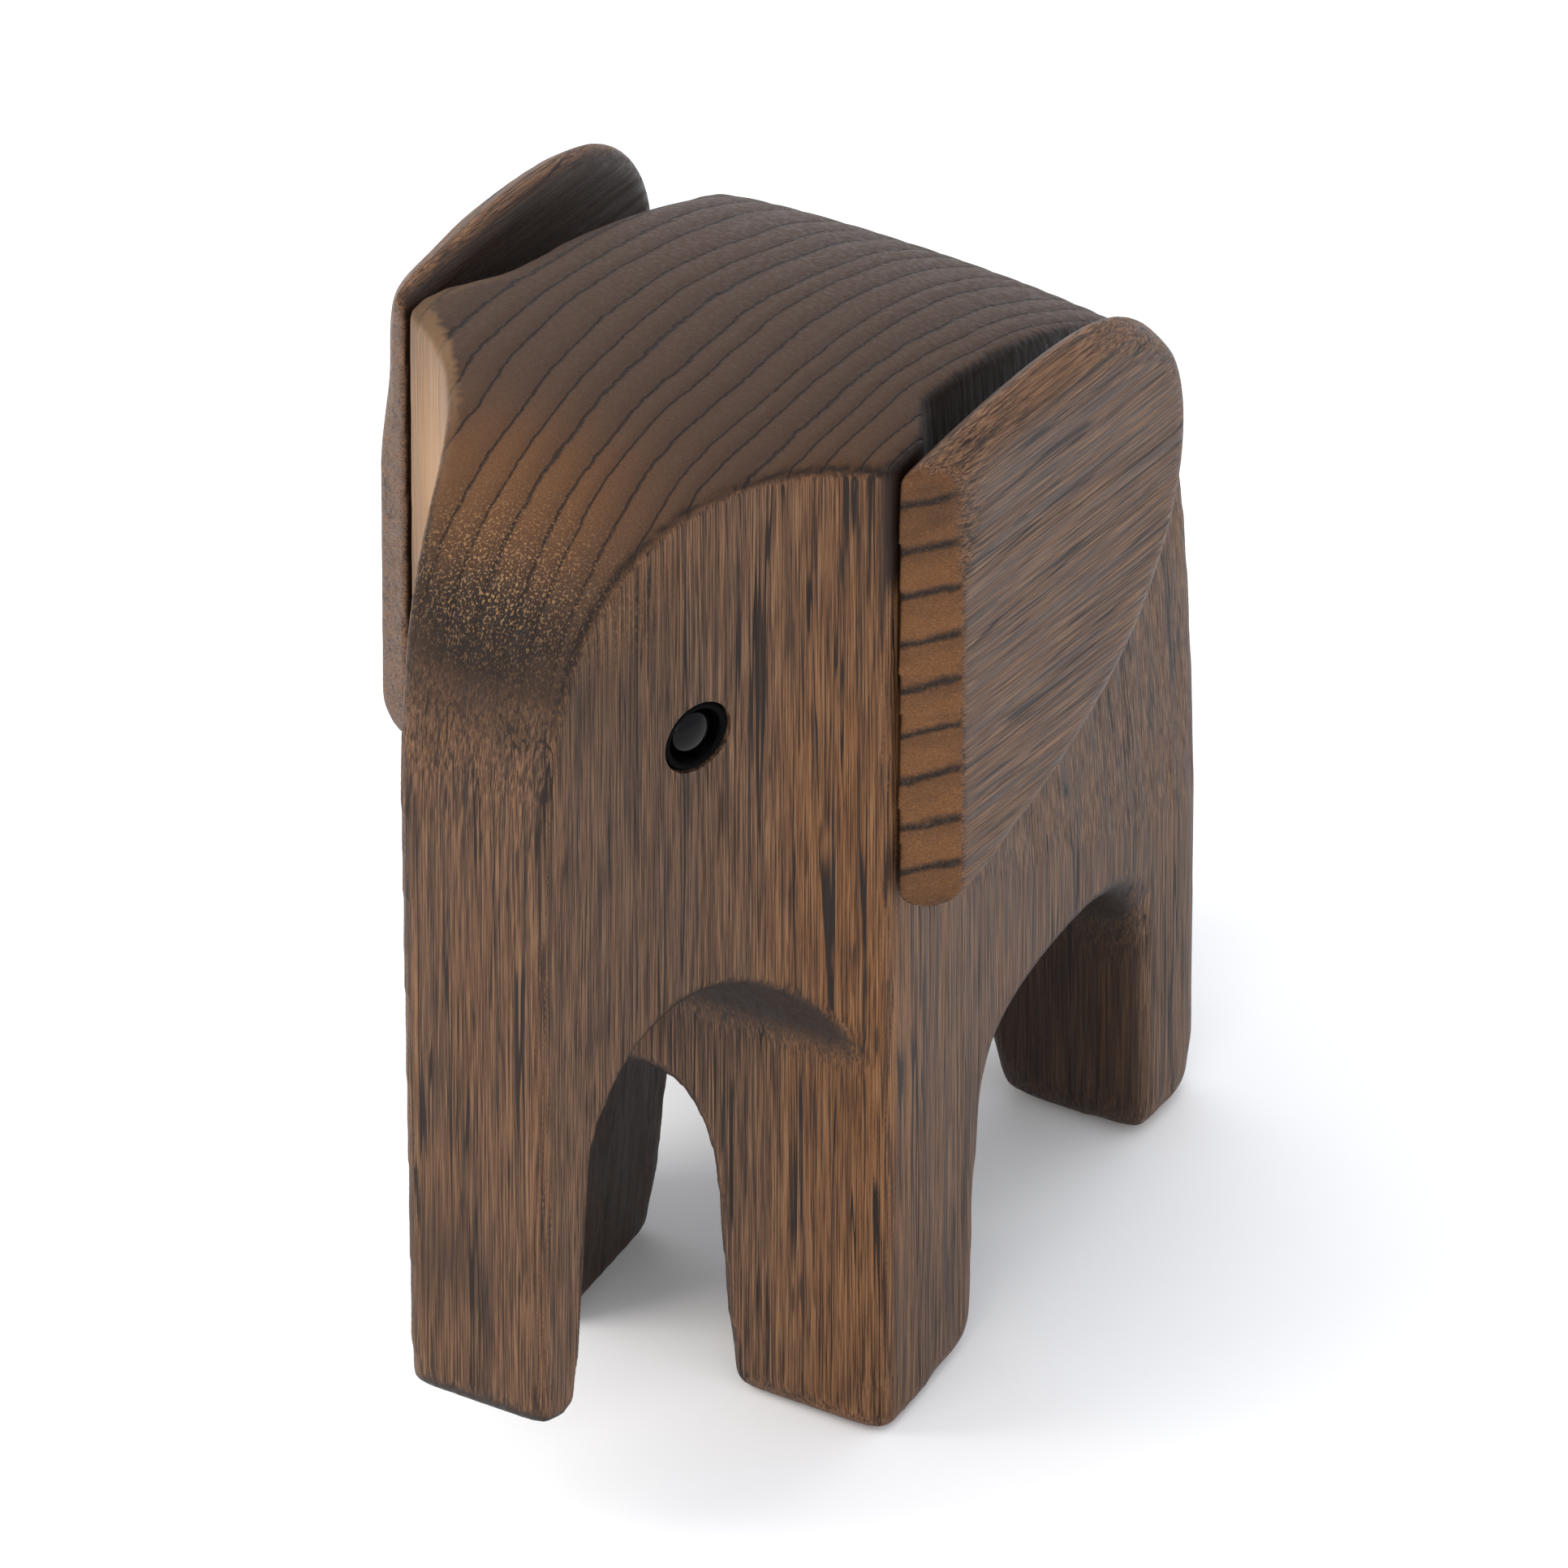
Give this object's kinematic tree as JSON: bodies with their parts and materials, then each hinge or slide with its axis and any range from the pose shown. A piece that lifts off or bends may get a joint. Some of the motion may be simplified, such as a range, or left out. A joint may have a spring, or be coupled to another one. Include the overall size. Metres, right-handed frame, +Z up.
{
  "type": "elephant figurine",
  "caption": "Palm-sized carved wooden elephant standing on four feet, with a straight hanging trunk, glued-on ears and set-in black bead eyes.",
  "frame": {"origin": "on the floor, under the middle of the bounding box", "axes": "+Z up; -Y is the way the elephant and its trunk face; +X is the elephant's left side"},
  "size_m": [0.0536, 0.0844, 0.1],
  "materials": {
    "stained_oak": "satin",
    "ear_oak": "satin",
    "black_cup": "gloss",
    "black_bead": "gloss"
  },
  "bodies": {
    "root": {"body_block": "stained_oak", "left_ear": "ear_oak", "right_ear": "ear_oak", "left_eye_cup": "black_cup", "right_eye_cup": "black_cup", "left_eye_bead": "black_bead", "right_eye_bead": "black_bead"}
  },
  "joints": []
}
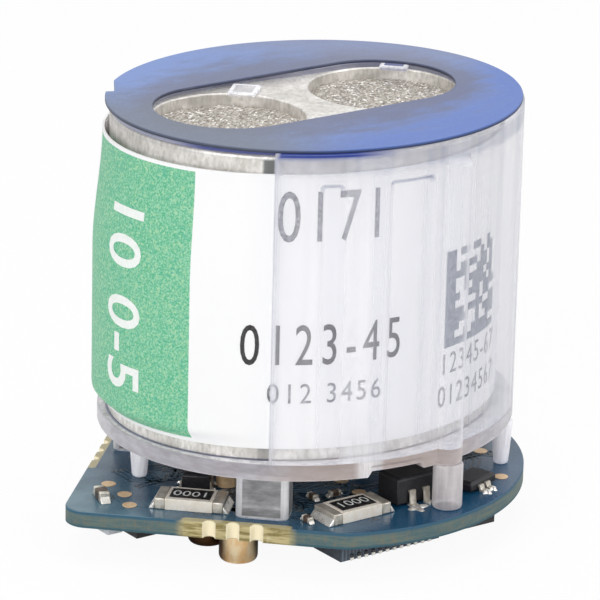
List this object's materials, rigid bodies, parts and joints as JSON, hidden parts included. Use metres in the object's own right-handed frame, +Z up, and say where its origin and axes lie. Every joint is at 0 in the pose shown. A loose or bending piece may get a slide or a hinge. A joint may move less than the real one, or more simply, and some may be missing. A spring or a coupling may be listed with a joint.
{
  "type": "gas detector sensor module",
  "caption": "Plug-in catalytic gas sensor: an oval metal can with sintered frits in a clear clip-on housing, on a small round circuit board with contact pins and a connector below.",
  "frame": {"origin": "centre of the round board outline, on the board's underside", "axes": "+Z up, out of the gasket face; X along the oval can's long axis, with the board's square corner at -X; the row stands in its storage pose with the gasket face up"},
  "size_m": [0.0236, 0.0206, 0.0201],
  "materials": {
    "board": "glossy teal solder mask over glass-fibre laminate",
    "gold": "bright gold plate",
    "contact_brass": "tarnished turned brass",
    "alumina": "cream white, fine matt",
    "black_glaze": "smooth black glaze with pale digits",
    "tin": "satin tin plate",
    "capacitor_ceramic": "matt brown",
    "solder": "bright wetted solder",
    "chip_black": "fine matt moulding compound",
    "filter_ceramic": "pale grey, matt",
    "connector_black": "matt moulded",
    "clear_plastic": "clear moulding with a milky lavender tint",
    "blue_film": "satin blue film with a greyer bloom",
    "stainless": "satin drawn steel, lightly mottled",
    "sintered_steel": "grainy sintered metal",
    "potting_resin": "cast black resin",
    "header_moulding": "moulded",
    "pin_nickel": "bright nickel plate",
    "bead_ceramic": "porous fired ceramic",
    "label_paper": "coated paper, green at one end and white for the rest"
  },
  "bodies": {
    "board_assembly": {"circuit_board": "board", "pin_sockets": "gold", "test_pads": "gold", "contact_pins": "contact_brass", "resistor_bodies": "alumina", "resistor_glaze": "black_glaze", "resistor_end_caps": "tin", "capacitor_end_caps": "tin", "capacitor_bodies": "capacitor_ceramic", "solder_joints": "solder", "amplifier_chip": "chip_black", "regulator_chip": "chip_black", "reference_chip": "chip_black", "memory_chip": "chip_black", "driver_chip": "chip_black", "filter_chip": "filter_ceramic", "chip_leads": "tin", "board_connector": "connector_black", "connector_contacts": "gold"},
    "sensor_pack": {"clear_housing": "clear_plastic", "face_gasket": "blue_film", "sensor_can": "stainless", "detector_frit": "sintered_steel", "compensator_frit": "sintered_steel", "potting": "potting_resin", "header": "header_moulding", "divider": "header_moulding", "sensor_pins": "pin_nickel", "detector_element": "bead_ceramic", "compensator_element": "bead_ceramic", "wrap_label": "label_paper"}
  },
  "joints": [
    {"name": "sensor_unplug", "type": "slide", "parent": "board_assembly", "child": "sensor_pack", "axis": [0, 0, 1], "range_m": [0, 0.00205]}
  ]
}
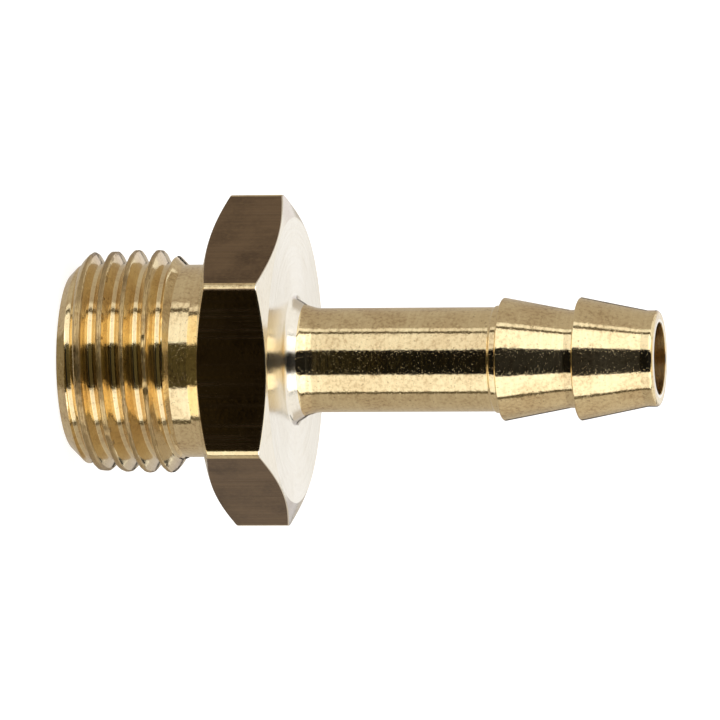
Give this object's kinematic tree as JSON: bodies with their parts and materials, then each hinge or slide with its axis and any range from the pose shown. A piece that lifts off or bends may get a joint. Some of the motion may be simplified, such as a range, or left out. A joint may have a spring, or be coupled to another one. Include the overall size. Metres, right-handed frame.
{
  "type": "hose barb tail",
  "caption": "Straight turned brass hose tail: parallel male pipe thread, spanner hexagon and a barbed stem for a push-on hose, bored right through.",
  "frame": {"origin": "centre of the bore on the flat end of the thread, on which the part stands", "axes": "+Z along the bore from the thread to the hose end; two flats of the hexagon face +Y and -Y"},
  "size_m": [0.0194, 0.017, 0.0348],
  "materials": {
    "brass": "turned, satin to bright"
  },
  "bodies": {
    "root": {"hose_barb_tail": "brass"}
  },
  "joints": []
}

———

=== Directions for this task ===
Generate an exact reproduction of all entries.

=== The completed task ===
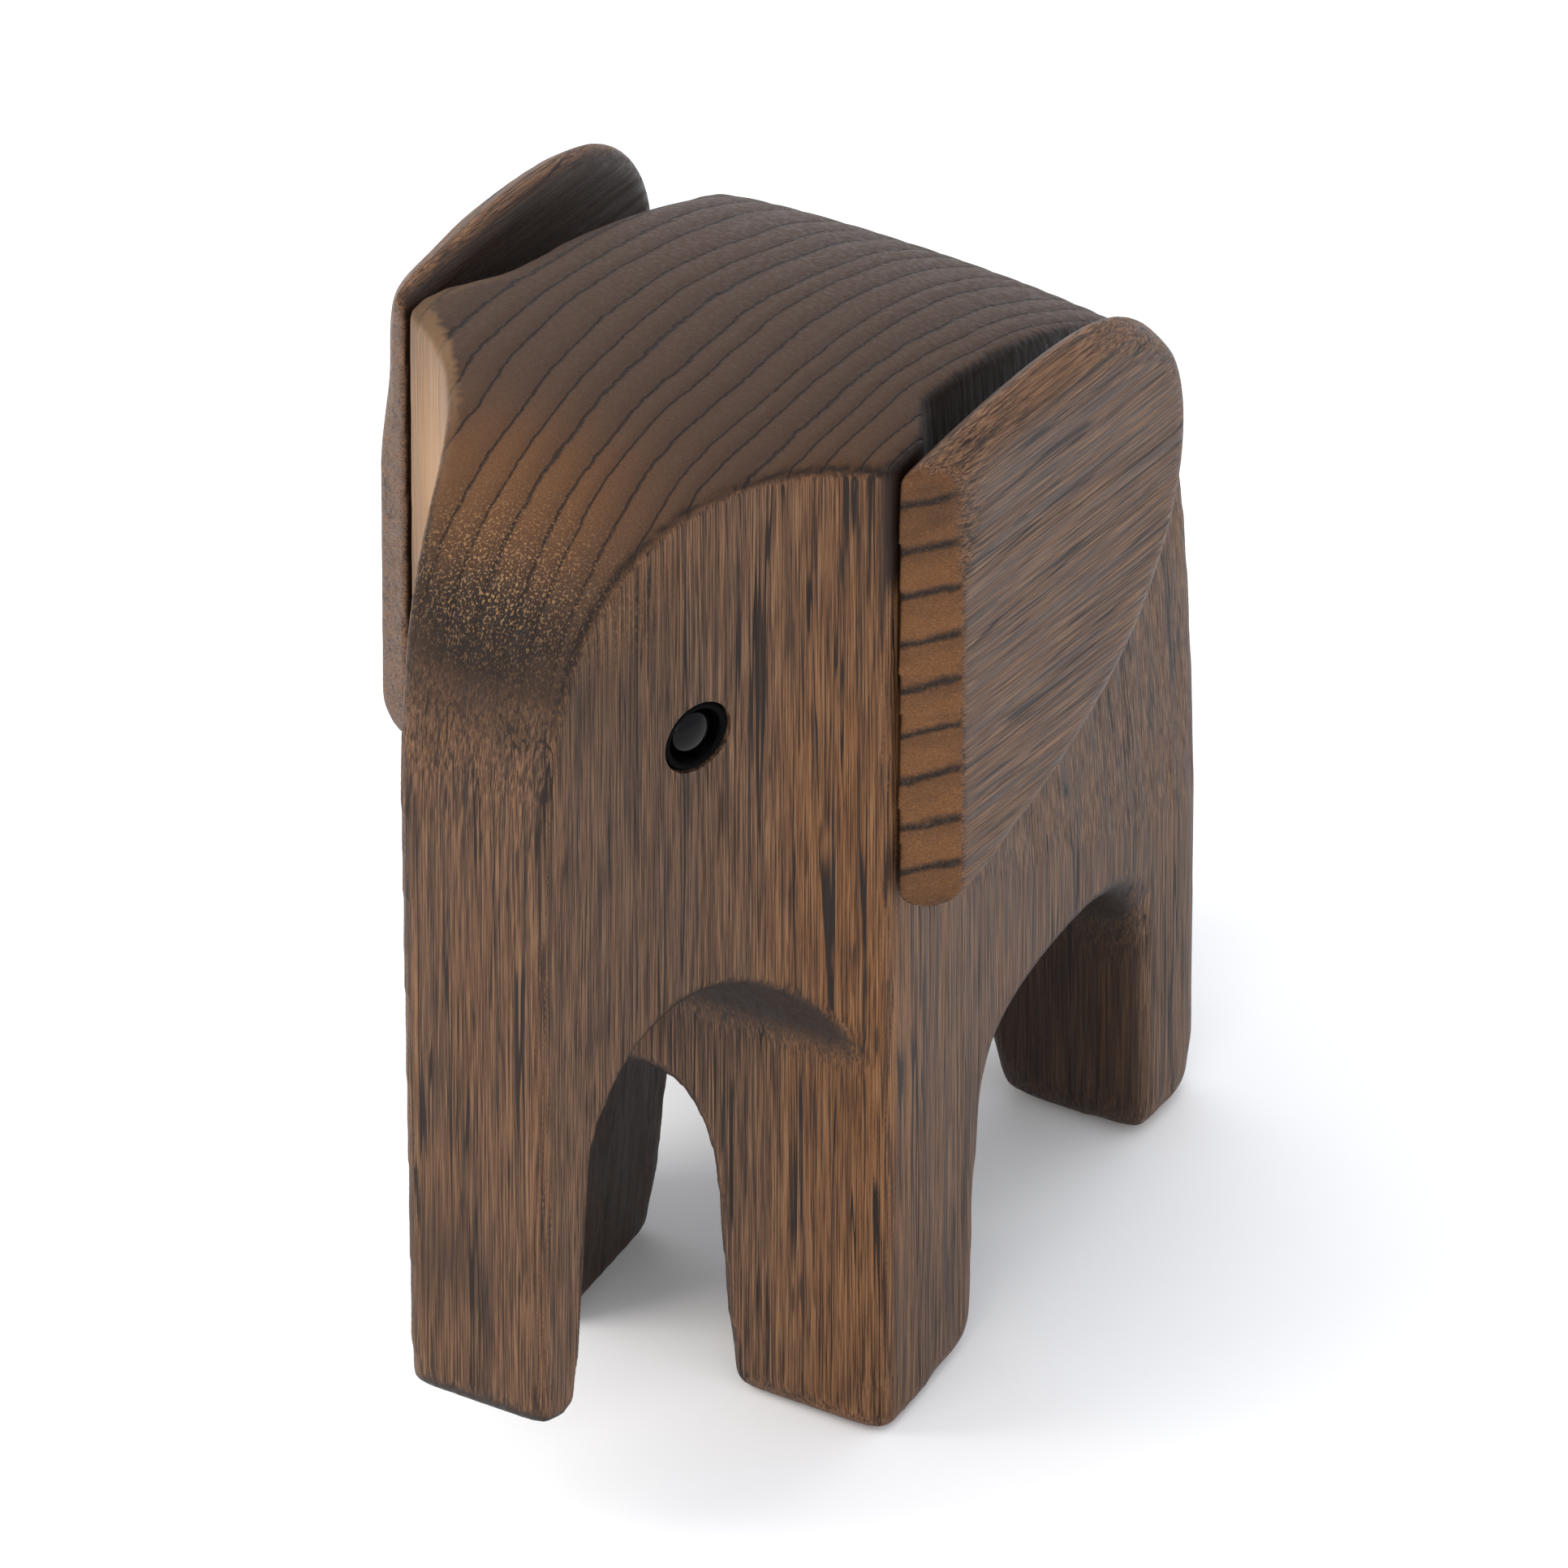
Give this object's kinematic tree as JSON: bodies with their parts and materials, then each hinge or slide with its axis and any range from the pose shown. A piece that lifts off or bends may get a joint. Some of the motion may be simplified, such as a range, or left out. A joint may have a spring, or be coupled to another one. Include the overall size. Metres, right-handed frame, +Z up.
{
  "type": "elephant figurine",
  "caption": "Palm-sized carved wooden elephant standing on four feet, with a straight hanging trunk, glued-on ears and set-in black bead eyes.",
  "frame": {"origin": "on the floor, under the middle of the bounding box", "axes": "+Z up; -Y is the way the elephant and its trunk face; +X is the elephant's left side"},
  "size_m": [0.0536, 0.0844, 0.1],
  "materials": {
    "stained_oak": "satin",
    "ear_oak": "satin",
    "black_cup": "gloss",
    "black_bead": "gloss"
  },
  "bodies": {
    "root": {"body_block": "stained_oak", "left_ear": "ear_oak", "right_ear": "ear_oak", "left_eye_cup": "black_cup", "right_eye_cup": "black_cup", "left_eye_bead": "black_bead", "right_eye_bead": "black_bead"}
  },
  "joints": []
}
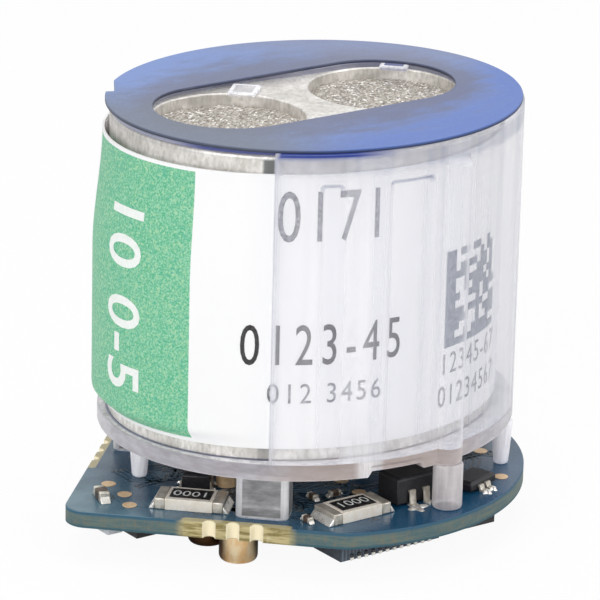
List this object's materials, rigid bodies, parts and joints as JSON, hidden parts included. Use metres in the object's own right-handed frame, +Z up, and say where its origin and axes lie. Every joint is at 0 in the pose shown. A loose or bending piece may get a slide or a hinge. A joint may move less than the real one, or more simply, and some may be missing. A spring or a coupling may be listed with a joint.
{
  "type": "gas detector sensor module",
  "caption": "Plug-in catalytic gas sensor: an oval metal can with sintered frits in a clear clip-on housing, on a small round circuit board with contact pins and a connector below.",
  "frame": {"origin": "centre of the round board outline, on the board's underside", "axes": "+Z up, out of the gasket face; X along the oval can's long axis, with the board's square corner at -X; the row stands in its storage pose with the gasket face up"},
  "size_m": [0.0236, 0.0206, 0.0201],
  "materials": {
    "board": "glossy teal solder mask over glass-fibre laminate",
    "gold": "bright gold plate",
    "contact_brass": "tarnished turned brass",
    "alumina": "cream white, fine matt",
    "black_glaze": "smooth black glaze with pale digits",
    "tin": "satin tin plate",
    "capacitor_ceramic": "matt brown",
    "solder": "bright wetted solder",
    "chip_black": "fine matt moulding compound",
    "filter_ceramic": "pale grey, matt",
    "connector_black": "matt moulded",
    "clear_plastic": "clear moulding with a milky lavender tint",
    "blue_film": "satin blue film with a greyer bloom",
    "stainless": "satin drawn steel, lightly mottled",
    "sintered_steel": "grainy sintered metal",
    "potting_resin": "cast black resin",
    "header_moulding": "moulded",
    "pin_nickel": "bright nickel plate",
    "bead_ceramic": "porous fired ceramic",
    "label_paper": "coated paper, green at one end and white for the rest"
  },
  "bodies": {
    "board_assembly": {"circuit_board": "board", "pin_sockets": "gold", "test_pads": "gold", "contact_pins": "contact_brass", "resistor_bodies": "alumina", "resistor_glaze": "black_glaze", "resistor_end_caps": "tin", "capacitor_end_caps": "tin", "capacitor_bodies": "capacitor_ceramic", "solder_joints": "solder", "amplifier_chip": "chip_black", "regulator_chip": "chip_black", "reference_chip": "chip_black", "memory_chip": "chip_black", "driver_chip": "chip_black", "filter_chip": "filter_ceramic", "chip_leads": "tin", "board_connector": "connector_black", "connector_contacts": "gold"},
    "sensor_pack": {"clear_housing": "clear_plastic", "face_gasket": "blue_film", "sensor_can": "stainless", "detector_frit": "sintered_steel", "compensator_frit": "sintered_steel", "potting": "potting_resin", "header": "header_moulding", "divider": "header_moulding", "sensor_pins": "pin_nickel", "detector_element": "bead_ceramic", "compensator_element": "bead_ceramic", "wrap_label": "label_paper"}
  },
  "joints": [
    {"name": "sensor_unplug", "type": "slide", "parent": "board_assembly", "child": "sensor_pack", "axis": [0, 0, 1], "range_m": [0, 0.00205]}
  ]
}
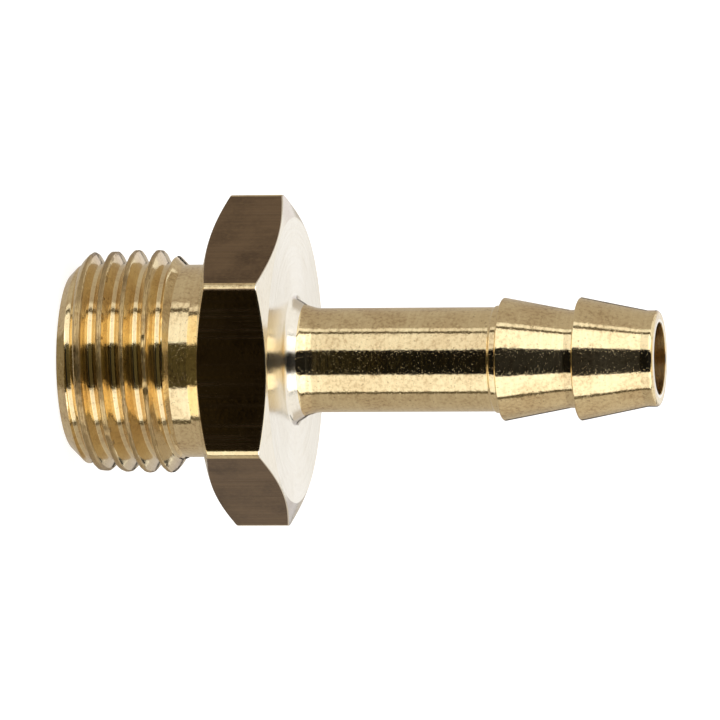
Give this object's kinematic tree as JSON: bodies with their parts and materials, then each hinge or slide with its axis and any range from the pose shown. A piece that lifts off or bends may get a joint. Some of the motion may be simplified, such as a range, or left out. A joint may have a spring, or be coupled to another one. Include the overall size. Metres, right-handed frame.
{
  "type": "hose barb tail",
  "caption": "Straight turned brass hose tail: parallel male pipe thread, spanner hexagon and a barbed stem for a push-on hose, bored right through.",
  "frame": {"origin": "centre of the bore on the flat end of the thread, on which the part stands", "axes": "+Z along the bore from the thread to the hose end; two flats of the hexagon face +Y and -Y"},
  "size_m": [0.0194, 0.017, 0.0348],
  "materials": {
    "brass": "turned, satin to bright"
  },
  "bodies": {
    "root": {"hose_barb_tail": "brass"}
  },
  "joints": []
}